# erector



## jrzmac (Aug 22, 2006)

it's still in it's early stages. let me know what you think. it started out made from pvc but switched to aluminum


----------



## Hellrazor (Jun 18, 2006)

Thats really cool! You might want to re-name it though. LOL. Sorry, mind in the gutter....


----------



## ScareFX (Aug 18, 2004)

Looking great jrzmac.


----------



## jrzmac (Aug 22, 2006)

need to turn the lights off for this one. it's a bit on the dark side but has the scream and strobe with it. the video doesn't do it any justice at all. 10 times better in person.
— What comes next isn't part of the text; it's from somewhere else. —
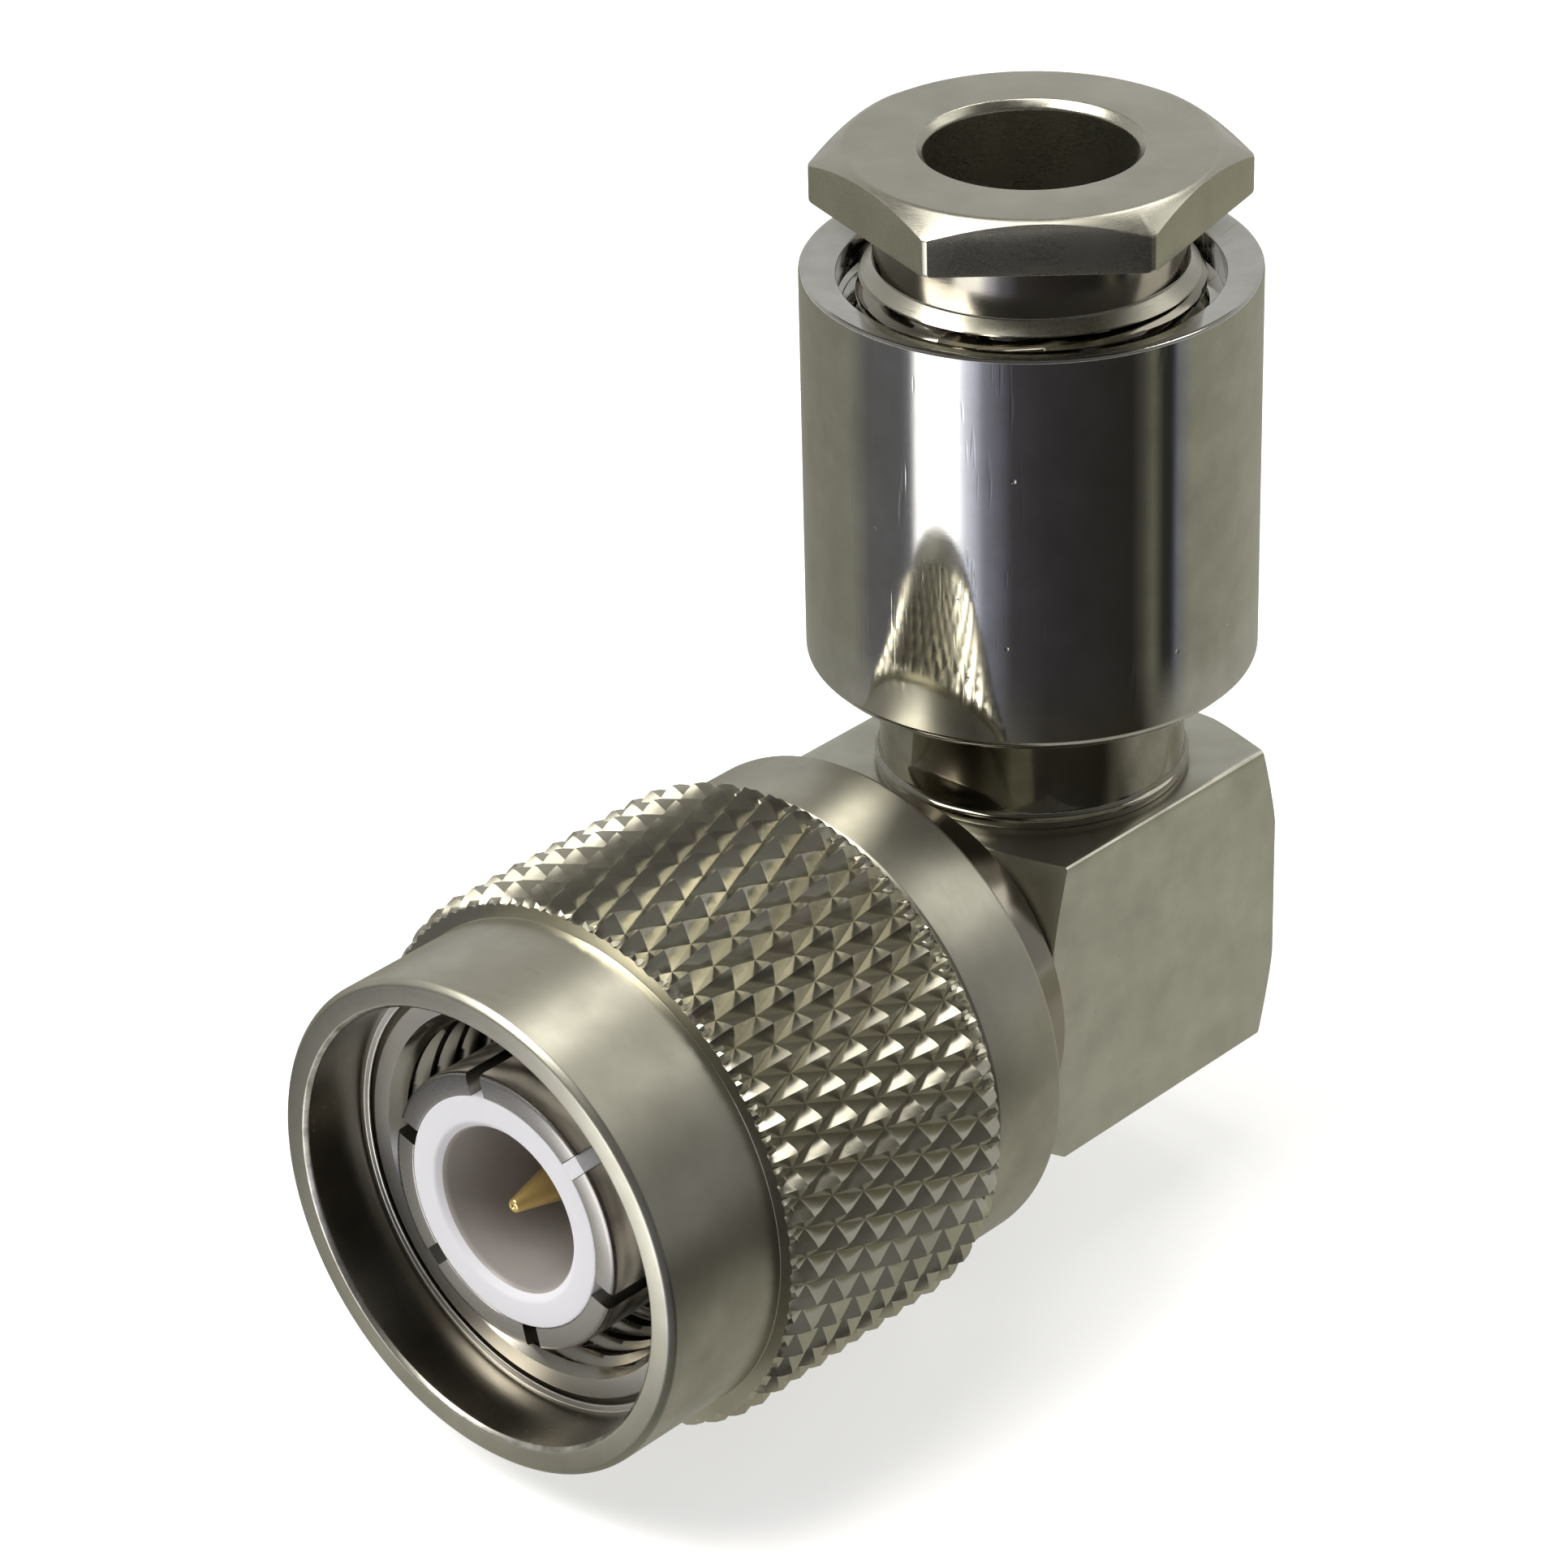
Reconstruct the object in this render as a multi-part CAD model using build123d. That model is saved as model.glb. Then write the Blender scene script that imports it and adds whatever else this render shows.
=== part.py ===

[nomedia]http://www.youtube.com/watch?v=RAusywoI9L4[/nomedia]


----------



## ruafraid (Jan 3, 2006)

Looks great to me so far. I can't tell if you used the same design as the pvc one you built as a proof of concept idea ? Do you have pictures of the prop as you built it ? and the measurments of the pieces you cut to build it ?


----------



## jrzmac (Aug 22, 2006)

it's the same design as the pvc. i used the plastic as sort of a guide before cutting the aluminum as it's way cheaper and you want to work all the kinks out with the pvc, not the metal. i didn't take any step by step pics but you can pretty much figure out the measurements from the pics and vids i took. all in all,the pvc seemed to work prety good, but don't think it would hold much weight.

http://www.halloweenforum.com/showthread.php?t=60581


----------



## jrzmac (Aug 22, 2006)

newer video: [nomedia]http://www.youtube.com/watch?v=r8nBNAzY4cA[/nomedia]


----------



## slightlymad (May 25, 2006)

Love it


----------



## bourno (Jan 21, 2006)

Nice job on the prop !!!

It looks really good.


----------